Liputan6.com, Jakarta - Menteri Komunikasi dan Informatika Rudiantara menggelar open house Idul Fitri 1439H di rumah dinasnya di Komplek Menteri Widya Chandra Jakarta, Jumat (15/6/2018).
Selain ramah tamah dan bersilaturahmi, Rudiantara juga menjawab pertanyaan sejumlah jurnalis mengenai berbagai isu. Salah satunya tentang membekuan atau suspend sejumlah akun Twitter.
Selama ini di Twitter ramai disebut-sebut bahwa suspend akun diminta oleh pihak pemerintah.
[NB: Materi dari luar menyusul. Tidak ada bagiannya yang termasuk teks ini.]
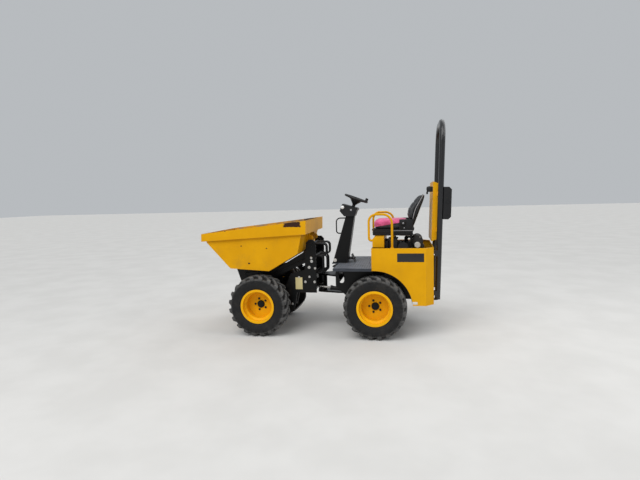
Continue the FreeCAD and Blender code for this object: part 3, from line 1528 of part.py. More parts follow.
doc.recompute()
for item in doc.Objects:
    if "Invalid" in item.State or "Error" in item.State:
        raise RuntimeError("%s (%s) did not build: %s" % (item.Name, item.Label, item.State))
os.makedirs("parts", exist_ok=True)
for item in SUBPARTS:
    if item.Shape.isNull() or not item.Shape.isValid():
        raise RuntimeError("%s has no valid shape" % item.Label)
for item in SUBPARTS:
    item.Shape.exportStep("parts/%s.step" % item.Label)
print("%d sub-parts written" % len(SUBPARTS))
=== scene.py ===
# The site dumper's looks: materials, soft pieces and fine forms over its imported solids
# Lengths in metres, +X forward, +Y left, +Z up, with the origin on the ground between the axles

import json
import math

import bmesh
import bpy
from mathutils import Matrix, Vector, noise


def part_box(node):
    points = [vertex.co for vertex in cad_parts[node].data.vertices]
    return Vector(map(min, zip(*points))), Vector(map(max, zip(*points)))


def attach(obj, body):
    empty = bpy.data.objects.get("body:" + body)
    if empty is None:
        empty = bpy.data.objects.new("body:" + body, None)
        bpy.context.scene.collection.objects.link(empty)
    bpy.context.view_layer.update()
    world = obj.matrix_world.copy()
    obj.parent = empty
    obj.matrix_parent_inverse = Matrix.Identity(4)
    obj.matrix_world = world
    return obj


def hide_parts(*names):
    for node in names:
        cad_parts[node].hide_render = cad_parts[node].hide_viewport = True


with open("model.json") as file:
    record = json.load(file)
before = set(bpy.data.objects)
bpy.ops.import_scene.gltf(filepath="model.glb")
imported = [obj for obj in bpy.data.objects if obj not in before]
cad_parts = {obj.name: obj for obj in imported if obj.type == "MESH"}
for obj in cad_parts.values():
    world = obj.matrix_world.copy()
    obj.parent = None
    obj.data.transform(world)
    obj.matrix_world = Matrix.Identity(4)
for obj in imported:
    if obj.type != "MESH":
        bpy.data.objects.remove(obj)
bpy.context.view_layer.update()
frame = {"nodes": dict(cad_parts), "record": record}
NODES = frame["nodes"]
scene = bpy.context.scene


# Camera at the photo's viewing angle, fitted by least squares to the wheels, skip and roll bar

CAMERA_AT = Vector((-1.0002, 5.7403, 1.7000))
CAMERA_YAW = -0.1917
CAMERA_PITCH = 0.0941
CAMERA_ROLL = -0.0264
LENS = 24.8
SENSOR_WIDTH = 36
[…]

Rudiantara pun kembali menegaskan bahwa pemerintah tidak meminta Twitter untuk men-suspend akun yang dimaksud.
Baca Juga
Advertisement
"Akun yang di-suspend seperti apa? Akun Twitter? Saya sudah bilang itu bukan pemerintah. Enggak ada yang minta," kata Rudiantara dalam keterangan tertulisnya, Sabtu (16/6/2018) di Jakarta.
Rudiantara menjelaskan, suspensi akun media sosial bisa disebabkan beberapa hal. Misalnya saja, sengaja ditutup oleh pemilik akun, flagging, atau algoritma media sosial.
"Nomor satu secara teoritis yang bersangkutan (sendiri yang menutup) atau kedua, masyarakat melakukan flagging atau (ketiga) berdasarkan alogaritma. Barangkali kalimat konten yang sebelumnya ada bot kemudian disebarkan kembali," ujarnya.
Rudiantara menyarankan sejumlah langkah agar pengguna akun media sosial terhindar dari suspensi. Antara lain dengan menghindari unggahan yang bersifat negatif.
"Hindari posting yang negatif, itu satu. Selanjutnya hindari kemungkinan konten yang (dideteksi) berdasarkan bot, jangan di-forward konten yang sama dengan bot," ungkapnya.
Rudiantara menegaskan, pemerintah tidak campur tangan dalam penanganan akun di media sosial. "Yang jelas pemerintah tidak. Bukan lepas tengan, karena Kominfo tidak melakukan apapun sama sekali. Ngapain ngurusin hal itu? Lebih baik urus yang kita sisir soal konten radikalisme," katanya.
Tentang Konten Radikalisme
Sekadar diketahui, sejak akhir Mei 2018 sampai 1 Juni 2018 menurut Menteri Rudiantara, Kemkominfo susah melakukan blokir atas lebih dari 4.000 akun dengan konten radikalisme.
"Kami kerja sama dengan Kepolisian, ada permintaan juga dari Polisi untuk melakukan blokir. Sekitar 48 persen itu dari platform Facebook dan Instagram," katanya.
Hingga bulan Juni, menurut Rudiantara, masih ada sekitar 20 ribuan akun yang disisir untuk dievaluasi dan verifikasi.
"Sejak kejadian di Mako Brimob kemudian Surabaya, rata-rata sehari ada 400-500 konten radikalisme. Tapi terakhir ini turun dalam sehari ada 50-an saja," ujarnya.